Concerns over pollution regulations and bovine TB were brought to the attention of Pembrokeshire MS Paul Davies during a meeting with county officials of the Farmers’ Union of Wales.

Organic dairy farmer and FUW vice-president Dai Miles said of the Control of Agricultural Pollution Regulations: “It’s already having an effect, the price of rented land has gone through the roof as big farms need more land to spread their slurry on.

"For the majority of medium to small farms, who either can’t find extra land or can’t afford it, it will mean reducing stocking numbers. Some of these farms have taken out loans and grants to develop their businesses and now they have to cut their business back.”

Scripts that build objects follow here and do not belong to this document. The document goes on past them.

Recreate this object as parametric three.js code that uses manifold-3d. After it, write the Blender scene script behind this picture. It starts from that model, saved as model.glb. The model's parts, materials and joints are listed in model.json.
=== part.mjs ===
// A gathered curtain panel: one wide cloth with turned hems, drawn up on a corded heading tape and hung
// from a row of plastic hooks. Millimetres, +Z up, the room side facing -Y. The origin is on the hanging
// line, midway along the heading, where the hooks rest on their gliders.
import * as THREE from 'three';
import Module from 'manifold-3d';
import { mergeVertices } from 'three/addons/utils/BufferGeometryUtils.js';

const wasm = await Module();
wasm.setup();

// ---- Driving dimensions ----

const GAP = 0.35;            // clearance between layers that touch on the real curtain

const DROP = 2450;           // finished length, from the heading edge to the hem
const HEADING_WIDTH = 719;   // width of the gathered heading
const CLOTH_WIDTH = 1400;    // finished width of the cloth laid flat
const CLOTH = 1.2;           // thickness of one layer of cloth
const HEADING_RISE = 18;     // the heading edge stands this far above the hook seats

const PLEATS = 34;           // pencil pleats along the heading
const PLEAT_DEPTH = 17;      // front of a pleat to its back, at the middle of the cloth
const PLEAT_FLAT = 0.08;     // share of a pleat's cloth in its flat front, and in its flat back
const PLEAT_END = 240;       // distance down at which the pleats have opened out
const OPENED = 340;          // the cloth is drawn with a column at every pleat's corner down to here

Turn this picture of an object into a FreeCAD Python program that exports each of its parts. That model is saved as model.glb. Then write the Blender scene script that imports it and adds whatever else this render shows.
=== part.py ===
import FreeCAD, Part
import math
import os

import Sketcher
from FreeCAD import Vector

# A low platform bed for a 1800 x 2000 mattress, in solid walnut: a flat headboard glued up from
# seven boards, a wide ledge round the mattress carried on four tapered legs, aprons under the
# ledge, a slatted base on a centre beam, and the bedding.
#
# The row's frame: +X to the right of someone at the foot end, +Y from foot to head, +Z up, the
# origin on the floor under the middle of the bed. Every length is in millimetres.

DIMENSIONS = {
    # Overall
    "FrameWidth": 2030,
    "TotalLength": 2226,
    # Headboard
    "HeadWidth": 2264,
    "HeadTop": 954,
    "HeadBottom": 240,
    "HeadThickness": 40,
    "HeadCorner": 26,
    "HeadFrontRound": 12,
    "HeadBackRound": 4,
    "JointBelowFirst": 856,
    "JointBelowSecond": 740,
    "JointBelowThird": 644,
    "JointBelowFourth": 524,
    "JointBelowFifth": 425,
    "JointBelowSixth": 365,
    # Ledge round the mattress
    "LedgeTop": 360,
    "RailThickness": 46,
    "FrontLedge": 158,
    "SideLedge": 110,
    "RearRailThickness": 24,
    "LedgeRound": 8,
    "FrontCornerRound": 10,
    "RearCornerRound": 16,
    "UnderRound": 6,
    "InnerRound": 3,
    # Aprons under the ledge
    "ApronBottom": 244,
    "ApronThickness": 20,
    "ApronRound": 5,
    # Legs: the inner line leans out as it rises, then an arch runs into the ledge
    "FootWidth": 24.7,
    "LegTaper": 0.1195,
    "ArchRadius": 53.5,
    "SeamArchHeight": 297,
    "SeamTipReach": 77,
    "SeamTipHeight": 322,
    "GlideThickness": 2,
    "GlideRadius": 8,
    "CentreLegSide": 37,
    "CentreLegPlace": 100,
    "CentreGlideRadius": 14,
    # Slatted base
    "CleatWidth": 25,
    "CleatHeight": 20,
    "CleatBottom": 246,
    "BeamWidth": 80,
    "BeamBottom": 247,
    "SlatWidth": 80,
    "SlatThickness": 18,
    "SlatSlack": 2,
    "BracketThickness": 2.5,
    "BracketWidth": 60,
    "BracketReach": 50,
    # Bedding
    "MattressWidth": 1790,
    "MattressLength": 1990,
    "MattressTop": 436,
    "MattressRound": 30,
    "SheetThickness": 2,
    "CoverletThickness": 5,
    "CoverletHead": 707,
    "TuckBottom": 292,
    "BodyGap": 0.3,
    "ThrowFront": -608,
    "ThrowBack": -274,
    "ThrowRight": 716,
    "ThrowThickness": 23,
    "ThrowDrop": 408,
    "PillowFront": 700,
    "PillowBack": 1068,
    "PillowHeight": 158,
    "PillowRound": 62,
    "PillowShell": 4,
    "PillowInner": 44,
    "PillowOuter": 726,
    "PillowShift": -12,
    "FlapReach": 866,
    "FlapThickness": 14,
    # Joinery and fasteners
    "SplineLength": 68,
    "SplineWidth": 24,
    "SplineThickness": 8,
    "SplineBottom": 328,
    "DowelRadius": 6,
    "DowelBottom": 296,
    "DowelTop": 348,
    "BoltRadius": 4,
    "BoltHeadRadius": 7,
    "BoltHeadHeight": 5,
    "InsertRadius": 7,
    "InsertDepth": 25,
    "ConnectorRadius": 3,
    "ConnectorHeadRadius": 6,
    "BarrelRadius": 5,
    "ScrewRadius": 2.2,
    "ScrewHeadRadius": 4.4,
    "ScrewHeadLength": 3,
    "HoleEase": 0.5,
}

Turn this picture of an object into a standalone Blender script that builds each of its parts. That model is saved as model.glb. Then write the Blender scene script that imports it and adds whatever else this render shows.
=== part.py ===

While the Miles family are preparing to deal with the new regulations, they were clear that a review must not be delayed.

Mrs Sharon Miles added: “Our main concerns are the Control of Agricultural Pollution Regulations coming in as it’s the small and medium sized farms that will suffer and won’t manage to keep up.

"It will force people to give up their business, retire sooner than they want or need to. The upcoming review gives the Welsh Government the opportunity to take another look at these regulations and put a plan in place that is better tailored to suit Wales.

Mr Miles added: “We have to be hopeful about the review but the Senedd and Welsh Government mustn’t drag its feet with it. I hope that the review will take into full consideration the financial implications these regulations have on small and medium sized farm businesses and tenant farmers and that they also consider the social and cultural impacts on rural communities, given the implications of these regulations on young farmers, tenants, and new entrants to the industry.”

The farm at Beudy Bach, Haverfordwest has also recently gone down with bovine TB and son Llŷr feels not enough is being done by the current Welsh Government to address and solve the issue.

He said: “This is the first time in three years that we have suffered a breakdown here. We had one reactor, a first calving heifer. For some reason, even though our direct neighbours are clear, we have been put under severe interpretation. As a result we lost another four cows, ranging from a first calving heifer to second and third calvers – animals which were in their prime.”

Llyr joined the business after returning from Aberystwyth University where he studied agriculture.

“Not enough is being done," he said. "I understand we have to control TB and the reactors do need to be slaughtered but it’s not just cows with TB. There is nothing being done to address the problem in the wildlife reservoir.

"Let’s not forget that countries such as France and Germany are able to maintain bTB incidence levels close to zero and the Republic of Ireland has been able to halve bTB incidents through proactive badger culling.”